(Task brief): Determine how many lines of the entries contain "code". Reply with that number alone.

(Records provided):
□ □ □ □ □ □ □

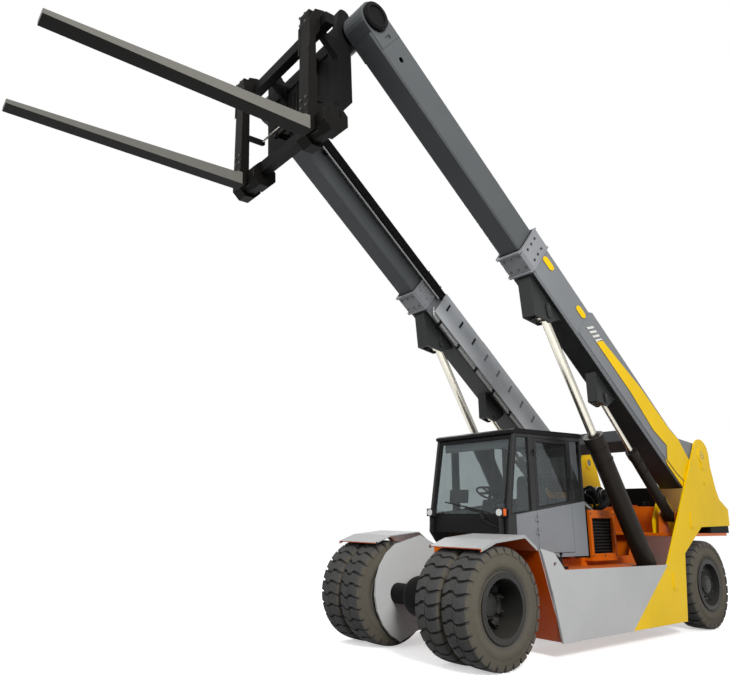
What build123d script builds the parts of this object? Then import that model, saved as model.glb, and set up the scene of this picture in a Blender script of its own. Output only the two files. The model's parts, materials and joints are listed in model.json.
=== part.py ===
from build123d import *
import math
import os

os.makedirs("parts", exist_ok=True)

# Twin-boom telescopic handler. Millimetres. Drawn with the front axle over the origin,
# +X forward, +Y to the left, +Z up, floor at z = 0; put() then moves every piece back by MID_X
# so that the row's origin is under the middle of the whole machine.

# Wheels and axles
TYRE_R = 612.5
TYRE_W = 345
DUAL_GAP = 50
RIM_R = 350
SEAT_R = 305
FRONT_FACE = 1231
REAR_FACE = 1247
WHEELBASE = 4620
AXLE_Z = TYRE_R
FIT = 0.05
SEAT = 0.3

# Side plates and frame. Rear pieces are placed from the rear axle, so that they go with the wheelbase
REAR = -WHEELBASE
SIDE_OUT = 1235
SIDE_T = 25
SIDE_IN = SIDE_OUT - SIDE_T
RAIL_OUT = 468
RAIL_T = 28
RAIL_IN = RAIL_OUT - RAIL_T
BOOM_Y = SIDE_OUT - 235
TOWER_OUT = BOOM_Y - 215
TOWER_T = 28
DECK_Z = 1290
DECK_T = 40

# Booms: lengths along the boom line from the pivot, heights across it
LIFT_ANGLE = 38.2
PIVOT = (REAR - 280, 2500)
PIVOT_R = 60
OUTER_W = 370
OUTER_H = 500
OUTER_T = 14
OUTER_MID = -550
OUTER_S0 = 170
OUTER_S1 = 4760
PAD_GAP = 13
PAD_GAP_Z = 21
INNER_W = OUTER_W - 2 * OUTER_T - 2 * PAD_GAP
INNER_H = OUTER_H - 2 * OUTER_T - 2 * PAD_GAP_Z
INNER_T = 12
INNER_S0 = 2600
HEAD_S = 8034
HEAD_T = OUTER_MID
CHAMFER = 28

# Cylinders: pins on the booms (along, across) and feet on the frame (x, z)
LIFT_PIN = (3807, -935)
COMP_PIN = (2230, -966)
LIFT_FOOT = (REAR + 1000, 450)
COMP_FOOT = (REAR + 470, 1560)

# Cab
CAB_Y = 680
CAB_WALL = 40
CAB_FLOOR = 1040
CAB_REAR = -2440

# Carriage, drawn upright about the head shaft and then tipped forward
FORK_TILT = 3.2
FORK_REACH = 3231
FORK_TOP = -1375

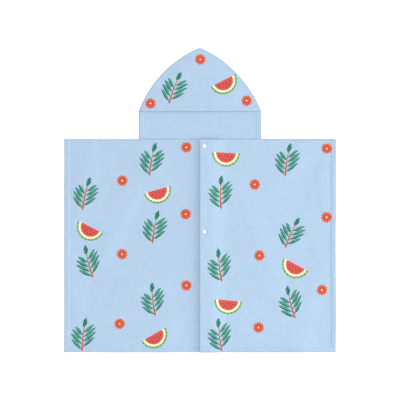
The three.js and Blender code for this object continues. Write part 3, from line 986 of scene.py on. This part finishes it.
# The upper front
# The wearer's left front, print side up, with a wide hem down its inner edge for caps and sockets.
# It laps over the lower front, steps down beside the lap, and is sewn to the back at the shoulder.
LAP_RISE = 5.4 * MM
LAP_FLAT = 24 * MM
LAP_SLOPE = 48 * MM
SHARP_FOLD = 0.42
FOLD_WIDTH = 2 * EDGE_ROUND
UPPER_CLOTH_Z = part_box("snap_1_socket")[1].z + GAP
OVER_SWELLS = [
    Swell(x=325, y=20, along=110, across=32, turn=94, height=2.8),
    Swell(x=225, y=80, along=120, across=28, turn=55, height=1.8),
    Swell(x=150, y=-110, along=150, across=32, turn=112, height=2.1),
    Swell(x=300, y=-210, along=120, across=34, turn=66, height=2.2),
    Swell(x=175, y=-330, along=110, across=30, turn=150, height=2.0),
    Swell(x=260, y=-385, along=60, across=26, turn=88, height=2.3),
]
OVER_SEED = 71


def upper_under(x, y):
    lap = LAP_RISE * (1.0 - soft_step(LAP_FLAT, LAP_FLAT + LAP_SLOPE, x))
    return front_under(x, y, OVER_SWELLS, lap, UPPER_CLOTH_Z)


def upper_top(x, y):
    return upper_under(x, y) + front_thickness(x, y, front_hems(x, y, x), OVER_SEED)


marks = [*hem_marks(0.0, PLACKET, 1), *hem_marks(SIDE_X, HEM, -1)]
x, y, edge, holes = front_grid(0.0, SIDE_X, marks)
upper_terry = terry_material("upper_front_terry", print_shift=(0.642, 0.168), edge_shading=EDGE_SHADE_FULL)
surfaces = upper_under(x, y), upper_top(x, y)
crease = SHARP_FOLD * soft_step(FOLD_WIDTH, 0.0, x)
upper_front = cut_panel(
    "upper_front_cloth", upper_terry, x, y, edge, *surfaces,
    closing=front_closing(x, y) + crease, outer_up=True, shaded_edge=front_shaded_edges(x, y), holes=holes,
)
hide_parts("front_over")
placket_line = PLACKET - STITCH_INSET
upper_stitches = sew(
    "upper_front_stitches",
    upper_top,
    1,
    ((SIDE_LINE, HEM_LINE), (SIDE_LINE, NECK_Y - HEM)),
    ((STITCH_INSET, HEM_LINE), (SIDE_LINE, HEM_LINE)),
    ((placket_line, HEM_LINE), (placket_line, NECK_LINE)),
    ((STITCH_INSET, NECK_LINE), (NECK_X - HEM, NECK_LINE)),
)

# The snaps
# Two snap fasteners, each four moulded pieces of pearly white plastic: cap, socket, stud and back cap.
# The caps' posts go through the cloth and are pressed flat inside the socket and the stud.
CAP_RADIUS = 5.35 * MM
CAP_HEIGHT = 1.3 * MM
BACK_CAP_HEIGHT = 1.0 * MM
POST_RADIUS = 1.9 * MM
RING_RADIUS = 4.7 * MM
FLANGE = 0.8 * MM
TURN_SIDES = 48
BEVEL = 0.12 * MM
MOST_BEVEL = 0.4
UNDERCUT = 2 * BEVEL
TAPER = 4 * BEVEL
SOCKET_STEP = 8 * BEVEL
DISH = 0.22 * MM
PEARL = paint(230, 237, 243)
PEARL_SHADE = paint(212, 221, 233)
PEARL_PATCH = 3 * MM
PEARL_GRAIN = PEARL_PATCH / 12
PEARL_ROUGHNESS, CLOUDED_ROUGHNESS = 0.22, 0.14
PEARL_FINISH = {"Coat Weight": 0.35, "Coat Roughness": 0.12}
CAP_BORDER = [(0.965, 0.02), (0.995, 0.22), (1.0, 0.42), (0.98, 0.66)]
CAP_BORDER += [(0.93, 0.86), (0.86, 0.97), (0.79, 1.0)]
CAP_DISH = [(0.66, 0.25), (0.55, 0.8), (0.42, 1.0), (0.0, 1.0)]


def make_snap_material():
    """Moulded plastic with a pearl sheen, which the mould's flow leaves faintly cloudy"""
    material, tree, shader = new_material("pearl_plastic", PEARL_FINISH)
    spot = add_node(tree, "ShaderNodeTexCoord", {}).outputs["Object"]
    cloud = {"Vector": spot, "Scale": 1 / PEARL_PATCH, "Detail": 3.0, "Distortion": 0.6}
    cloud = add_node(tree, "ShaderNodeTexNoise", cloud).outputs[0]
    feed(shader["Base Color"], mix_colour(tree, cloud, PEARL, PEARL_SHADE))
    feed(shader["Roughness"], Field(cloud) * CLOUDED_ROUGHNESS + PEARL_ROUGHNESS)
    grain = {"Vector": spot, "Scale": 1 / PEARL_GRAIN}
    grain = add_node(tree, "ShaderNodeTexNoise", grain).outputs[0]
    bump = add_node(tree, "ShaderNodeBump", {"Strength": 0.15, "Distance": BEVEL / 4, "Height": grain})
    feed(shader["Normal"], bump.outputs["Normal"])
    return material


pearl_plastic = make_snap_material()


def eased(profile):
    """The profile with each of its corners cut back to a small bevel"""
    places = [np.array(place) for place in profile]
    result = [places[0]]
    for before, corner, after in zip(places, places[1:], places[2:]):
        for other in (before, after):
            reach = math.dist(corner, other)
            result.append(corner + (other - corner) * min(BEVEL / reach, MOST_BEVEL))
    return [*result, places[-1]]


def turn_on_lathe(name, centre_y, profile, ring=False):
    """A solid turned about an upright axis, from (radius, height) places up its outside from axis to
    axis. A ring's profile goes round its section instead."""
    points, rows = [], []
    for radius, height in profile:
        count = TURN_SIDES if radius > 0 else 1
        rows.append([len(points) + k for k in range(count)] * (TURN_SIDES // count))
        for k in range(count):
            angle = math.tau * k / TURN_SIDES
            x, y = SNAP_X + radius * math.cos(angle), centre_y + radius * math.sin(angle)
            points.append((x, y, height))
    faces = []
    for low, high in zip(rows, rows[1:] + rows[:1] if ring else rows[1:]):
        for k in range(TURN_SIDES):
            after = (k + 1) % TURN_SIDES
            corners = (low[k], low[after], high[after], high[k])
            faces.append(tuple(dict.fromkeys(corners)))
    piece = new_piece(name, np.array(points), faces, pearl_plastic)
    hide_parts(name.replace("_piece", ""))


def dished_cap(flat_z, face_z, post_z):
    """A post, and a disc with a rounded border and a shallow dish in its face, turned over if it faces
    down. Border and dish are shares of the radius and of the disc's height or the dish's depth."""
    up = 1 if face_z > flat_z else -1
    height = abs(face_z - flat_z)
    post = [(0.0, post_z), (POST_RADIUS - BEVEL, post_z)]
    post += [(POST_RADIUS, post_z + up * BEVEL), (POST_RADIUS, flat_z)]
    disc = [(CAP_RADIUS * wide, flat_z + up * height * share) for wide, share in CAP_BORDER]
    dish = [(CAP_RADIUS * wide, face_z - up * DISH * share) for wide, share in CAP_DISH]
    profile = [*post, *disc, *dish]
    return profile if up > 0 else profile[::-1]


def stud_profile(low_z, high_z):
    """A flange on the cloth, and a post with a bead round it that the socket grips"""
    flange_z, bead_z = low_z + FLANGE, (low_z + FLANGE + high_z) / 2
    flange = [(0.0, low_z), (RING_RADIUS, low_z), (RING_RADIUS, low_z + FLANGE / 2)]
    flange.append((RING_RADIUS - TAPER, flange_z))
    post = [(POST_RADIUS - UNDERCUT, flange_z), (POST_RADIUS, bead_z)]
    return eased([*flange, *post, (POST_RADIUS - TAPER, high_z), (0.0, high_z)])


def socket_profile(low_z, high_z):
    """The section of a stepped ring, with its wide side against the cloth above it"""
    waist = RING_RADIUS - SOCKET_STEP
    inside = [(POST_HOLE, high_z), (POST_HOLE, low_z)]
    outside = [(waist, low_z), (waist, high_z - SOCKET_STEP)]
    outside += [(RING_RADIUS, high_z - TAPER), (RING_RADIUS, high_z)]
    return eased([outside[-1], *inside, *outside, inside[0]])[1:-1]


for number, snap_y in enumerate(SNAP_YS, start=1):
    cap_low, cap_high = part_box(f"snap_{number}_cap")
    cap = dished_cap(cap_high.z - CAP_HEIGHT, cap_high.z, cap_low.z)
    turn_on_lathe(f"snap_{number}_cap_piece", snap_y, cap)
    cap_low, cap_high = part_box(f"snap_{number}_back_cap")
    back_cap = dished_cap(cap_low.z + BACK_CAP_HEIGHT, cap_low.z, cap_high.z)
    turn_on_lathe(f"snap_{number}_back_cap_piece", snap_y, back_cap)
    stud = stud_profile(*(corner.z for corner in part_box(f"snap_{number}_stud")))
    turn_on_lathe(f"snap_{number}_stud_piece", snap_y, stud)
    socket = socket_profile(*(corner.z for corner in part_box(f"snap_{number}_socket")))
    turn_on_lathe(f"snap_{number}_socket_piece", snap_y, socket, ring=True)

# The studio
# A wide white light table under a white sky, with a broad lamp overhead and another low on the right.
# The camera looks straight down on the middle of the garment.
FLOOR_SIZE = 24.0
FLOOR_DROP = 0.05 * MM
WHITE = (1.0, 1.0, 1.0, 1.0)
LIGHT_TABLE_FINISH = {
    "Base Color": (0.97, 0.97, 0.97, 1.0),
    "Roughness": 1.0,
    "Specular IOR Level": 0.0,
    "Emission Color": WHITE,
    "Emission Strength": 0.2,
}
SKY = 0.8
VIEW_WIDTH = 1.031
LENS = 100.0
SENSOR = 36.0


def make_floor():
    half = FLOOR_SIZE / 2
    points = np.array([(-half, -half, 0), (half, -half, 0), (half, half, 0), (-half, half, 0)])
    mesh = bpy.data.meshes.new("floor")
    mesh.from_pydata((points - (0, 0, FLOOR_DROP)).tolist(), [], [(0, 1, 2, 3)])
    floor = bpy.data.objects.new("floor", mesh)
    bpy.context.scene.collection.objects.link(floor)
    white = new_material("matt_white", LIGHT_TABLE_FINISH)[0]
    mesh.materials.append(white)


def add_lamp(name, place, size, power):
    """A square soft lamp that faces the garment"""
    lamp = bpy.data.lights.new(name, "AREA")
    lamp.size = size
    lamp.energy = power
    holder = bpy.data.objects.new(name, lamp)
    holder.location = place
    holder.rotation_euler = (-holder.location).to_track_quat("-Z", "Y").to_euler()
    bpy.context.scene.collection.objects.link(holder)


make_floor()
add_lamp("overhead_lamp", place=(0.2, -0.3, 2.6), size=2.0, power=23.0)
add_lamp("side_lamp", place=(4.2, -0.3, 1.2), size=1.8, power=136.0)
sky = bpy.data.worlds.new("white_sky")
sky.use_nodes = True
sky_light = sky.node_tree.nodes["Background"].inputs
sky_light["Color"].default_value = WHITE
sky_light["Strength"].default_value = SKY
scene = bpy.context.scene
scene.world = sky
scene.view_settings.view_transform = "Standard"
camera_data = bpy.data.cameras.new("camera")
camera_data.lens = LENS
camera_data.sensor_width = SENSOR
camera = bpy.data.objects.new("camera", camera_data)
camera.location = (0.0, 0.0, cad_high.z / 2 + VIEW_WIDTH * LENS / SENSOR)
scene.collection.objects.link(camera)
scene.camera = camera
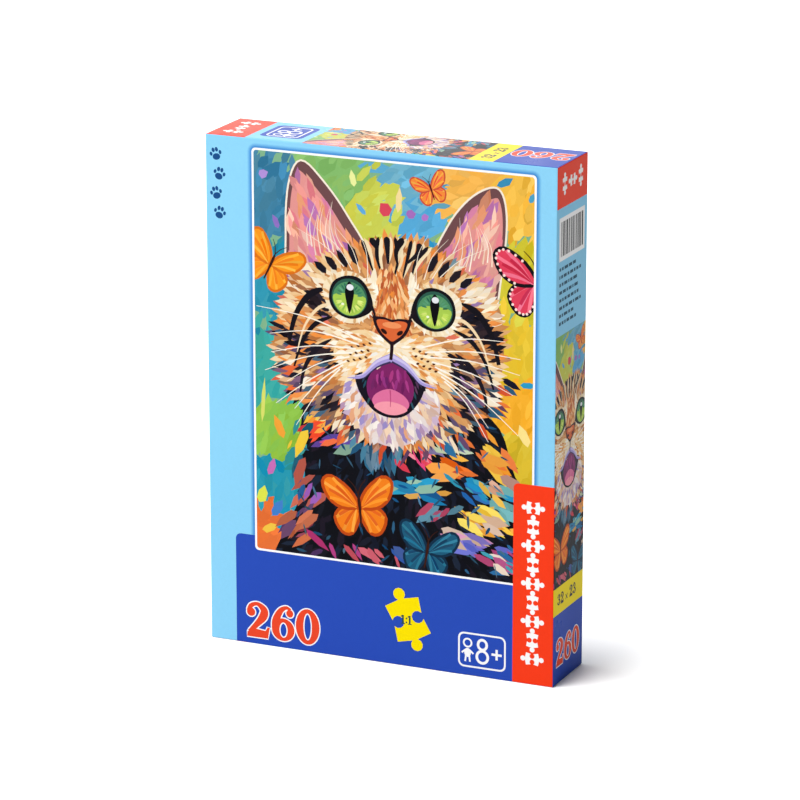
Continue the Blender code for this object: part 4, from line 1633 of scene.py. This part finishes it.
def punch_vents(points):
    """Draws the film back round the vents in the bag's front. Gives the points inside them."""
    hollow = set()
    for number, p in enumerate(points):
        for vent_x in (-VENT_X, VENT_X):
            away = Vector((p.x - vent_x, 0, p.z - VENT_HEIGHT))
            if p.y <= BAG_MIDDLE_Y and away.length < VENT:
                hollow.add(number)
                edge = away.normalized() * VENT
                p.x, p.z = vent_x + edge.x, VENT_HEIGHT + edge.z
    return hollow


def build_bag(film):
    """The clear bag: a crumpled pouch with a flat ribbed seal and two punched vents."""
    points, faces = [], []
    sections = bag_sections()
    for z, half_width, half_depth in sections:
        radius = min(BAG_CORNER, half_depth * 0.9)
        for x, y, out_x, out_y in bag_ring(half_width, half_depth, radius):
            drawn = crumple(x, y, z, half_depth)
            points.append(Vector((x - out_x * drawn, BAG_MIDDLE_Y + y - out_y * drawn, z)))
    count = len(points) // len(sections)
    hollow = punch_vents(points)
    for low in range(0, len(points) - count, count):
        for i in range(count):
            j = (i + 1) % count
            face = [low + i, low + j, low + count + j, low + count + i]
            if not hollow.issuperset(face):
                faces.append(face)
    faces.append(list(reversed(range(count))))
    faces.append(list(range(len(points) - count, len(points))))
    mesh = bpy.data.meshes.new("poly_bag_film")
    mesh.from_pydata([p * MM for p in points], [], faces)
    mesh.validate()
    mesh.shade_smooth()
    bag = add_piece("poly_bag_film", mesh, film, "bag", "clear_film")
    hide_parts("poly_bag")




# --------------------------------------------------------- floor, light, camera


FLOOR_HALF = 12.0
MIDDLE = Vector((0, 0, 0.1225))  # of the box
AIM = Vector((0.002, 0.0009, 0.1227))


def direction(azimuth, elevation):
    """The way from the object to a viewer, in degrees: azimuth 0 is the front and 90 the right side."""
    a, e = math.radians(azimuth), math.radians(elevation)
    return Vector((math.sin(a) * math.cos(e), -math.cos(a) * math.cos(e), math.sin(e)))


def stand(name, data, target, azimuth, elevation, distance):
    """Puts a light or a camera at a distance from a target and points it there."""
    thing = bpy.data.objects.new(name, data)
    bpy.context.collection.objects.link(thing)
    offset = direction(azimuth, elevation) * distance
    thing.location = target + offset
    thing.rotation_euler = offset.to_track_quat("Z", "Y").to_euler()
    return thing


def add_floor():
    """A large pale floor."""
    mesh = bpy.data.meshes.new("floor")
    corners = box(-FLOOR_HALF, -FLOOR_HALF, FLOOR_HALF, FLOOR_HALF)
    mesh.from_pydata([(x, y, 0) for x, y in corners], [], [(0, 1, 2, 3)])
    material, _, shader = new_material("pale_floor")
    shader.inputs["Base Color"].default_value = (0.93, 0.93, 0.93, 1)
    shader.inputs["Roughness"].default_value = 0.9
    mesh.materials.append(material)
    floor = bpy.data.objects.new("floor", mesh)
    bpy.context.collection.objects.link(floor)


def add_light(name, azimuth, elevation, distance, size, power):
    """A square soft light that shines at the middle of the box."""
    data = bpy.data.lights.new(name, "AREA")
    data.shape = "SQUARE"
    data.size = size
    data.energy = power
    stand(name, data, MIDDLE, azimuth, elevation, distance)


def add_sun(strength, azimuth, elevation, angle):
    """A soft overhead light that is the same over the whole floor."""
    data = bpy.data.lights.new("overhead", "SUN")
    data.energy = strength
    data.angle = math.radians(angle)
    stand("overhead", data, MIDDLE, azimuth, elevation, 1.0)


def add_camera(azimuth, elevation, distance, lens):
    """A level camera with a long lens."""
    data = bpy.data.cameras.new("camera")
    data.lens = lens
    data.sensor_width = 36.0
    data.clip_start = 0.05
    data.clip_end = 100.0
    bpy.context.scene.camera = stand("camera", data, AIM, azimuth, elevation, distance)


def light_world():
    """A pale surround: white where the camera sees it, and dimmer as a light."""
    world = bpy.data.worlds.new("studio")
    bpy.context.scene.world = world
    world.use_nodes = True
    tree = world.node_tree
    back = tree.nodes["Background"]
    back.inputs["Color"].default_value = (1, 1, 1, 1)
    seen = add_node(tree, "ShaderNodeLightPath").outputs["Is Camera Ray"]
    tree.links.new(span(tree, seen, 0.25, 1.0, 0.0, 1.0), back.inputs["Strength"])


def build_object():
    """Builds every piece of the object."""
    picture = paint_picture()
    build_lid(picture, printed_material("varnished_print", 0.3, 0.05, 0.03))
    build_base(picture, printed_material("plain_paper", 0.5, 0.06, 0.05))
    dark, pale = (0.26, 0.25, 0.24), (0.42, 0.41, 0.39)
    bare = board_material("grey_piece_board", (1200.0, 5.0), dark, pale, (0.75, 0.92), 0.3)
    build_pieces(picture, printed_material("piece_print", 0.35, 0.05, 0.06), bare)
    build_bag(film_material())
    dark, pale = (0.20, 0.17, 0.14), (0.40, 0.36, 0.31)
    raw = board_material("raw_greyboard", (1500.0, 6.0, (1, 1, 2.5)), dark, pale, (0.8, 0.95), 0.25)
    for name in ("lid_board", "base_board"):
        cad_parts[name].data.materials[0] = raw


def build_stage():
    """The floor, the lights and the camera."""
    add_floor()
    add_light("key", -38, 34, 1.6, 1.6, 31)
    add_sun(3.1, -60, 79, 20)
    add_light("behind", 200, 22, 2.0, 1.6, 20)
    light_world()
    add_camera(24, 16, 2.0, 194.1)
    bpy.context.scene.view_settings.view_transform = "Standard"


build_object()
build_stage()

□ □ □ □ □ □ □

(Task solution): 2